Do more decisions need making in Scotland itself? Scottish leader Kezia Dugdale has a plan for further powers to be given to the Scottish party. ‘I don’t think I would necessarily oppose autonomy for the Scottish Executive Committee [the governing body of Scottish Labour]. The difficulty is that there is not a joined-up approach.’ ‘My perception is very different to Johann Lamont’s [the former party leader who infamously said on resigning her post that Scottish Labour was treated as a “branch office”]’. ‘Actually my perception is quite the opposite … [Many] are too reluctant to get involved [in Scottish Labour] in case they are perceived to be interfering.’ Too often, she argues, people ‘would rather take a step back and say, “That’s not really our problem. Someone else should deal with it,” as opposed to working collegiately.’
It was in Scotland, during Falkirk, where many of the party’s current problems started. ‘I’m very angry about how this whole system has come about because as you know I voted against the registered supporter scheme when it came to the NEC [in 2011]. It was part of Peter Hain’s review … the problem was there were two votes on what become known as Refounding Labour – one vote on the proposed introduction of registered supporters, and a second vote on the package as a whole. I voted against the introduction of the registered supporters scheme but, when we lost that vote, then voted in favour of the package as a whole. The registered supporters proposal came to the NEC on the Saturday morning before conference met on Sunday, and it had not been discussed at all before then.’ ‘My view’, she states, was that ‘anyone knowing our history [must have known it] would be abused.’
In the end, the compromise put to the NEC, and subsequently conference, was that registered supporters would get a vote in an additional section of the electoral college. Depending on the number recruited they would get either three (over 50,000 registered supporters), six or 10 (over 250,000) per cent of the college. This was all subject to their votes never being worth more than members’ votes.
‘I wasn’t comfortable with them, so that’s why I voted against it.’ Progress, traditionally, among others, in favour of primaries, had pressed for a trial with registered supporters in a fourth college. ‘By voting against it, I was perceived as not moderate enough. I disputed that at the time, and I dispute it now. I voted against it because I could see a threat coming, and I didn’t know how the scheme would work and because it diminished the rights of the members I was there to represent.’

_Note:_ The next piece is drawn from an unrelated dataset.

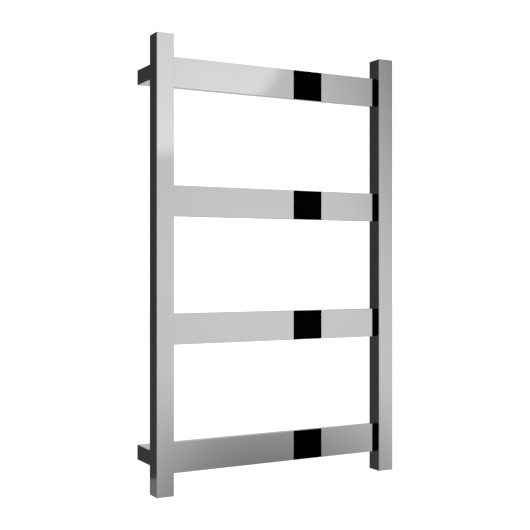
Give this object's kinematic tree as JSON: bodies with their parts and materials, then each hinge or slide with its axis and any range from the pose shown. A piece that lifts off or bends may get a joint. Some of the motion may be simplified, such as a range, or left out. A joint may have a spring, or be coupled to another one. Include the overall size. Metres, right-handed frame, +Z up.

‘And then’, she continues, ‘Ed [Miliband] did away with the college’ in the wake of the Falkirk scandal that had been in the news for weeks before the four-college trial could take place. ‘I remember exactly where I was when that speech was made. I was standing in [Labour] HQ looking at the telly and all merry hell broke loose at the NEC meeting that followed because nobody had been consulted about it’. But ‘the leader was very clear that that was what he wanted to do and we had to find a way of implementing that’.
Baxter sat through the NEC meeting that put Jeremy Corbyn on the ballot paper without any expression of support of him in the parliamentary party. ‘There were some things that happened in that meeting which are inappropriate which I thought had to be called out. I think it was inappropriate for the general secretary to be threatened with legal action unless the NEC voted a particular way. I thought it was inappropriate for Andy Burnham and Debbie Abrahams to come to the NEC and for Andy to say that if the NEC did not agree with their proposals for a negotiated outcome between the PLP and the leader that, again, the shadow cabinet would look at taking their own legal advice. It seemed to be a very clear threat to the NEC. We had several colleagues speak about intimidation they had been subject to … We therefore had a discussion about the fact that the vote should be held by secret ballot to protect those colleagues, and for me to see the leader [Corbyn] sitting at the table at that point in the meeting and not express any concern for those colleagues and actively vote against that proposal I thought was highly inappropriate and very, very disappointing.’
Baxter is replaced on the NEC by six candidate supported by Momentum. What does she think of the winner-takes-all nature of the result? ‘There is a polarisation taking place which I think is unhealthy for the party. I stood as an independent not because I had an issue with one side or the other but because I genuinely thought that we would achieve more by bringing people together from across the spectrum. I think actually the membership pre the 2015 general election certainly had an appetite for that.’ Baxter’s final thoughts are gloomy but it is clear she will not give up. ‘I think the most concerning thing about the current state of the party for me is that there seems not to be the ability for people to have independent thought … but this is my party and I’ll always fight for it and our Labour values.’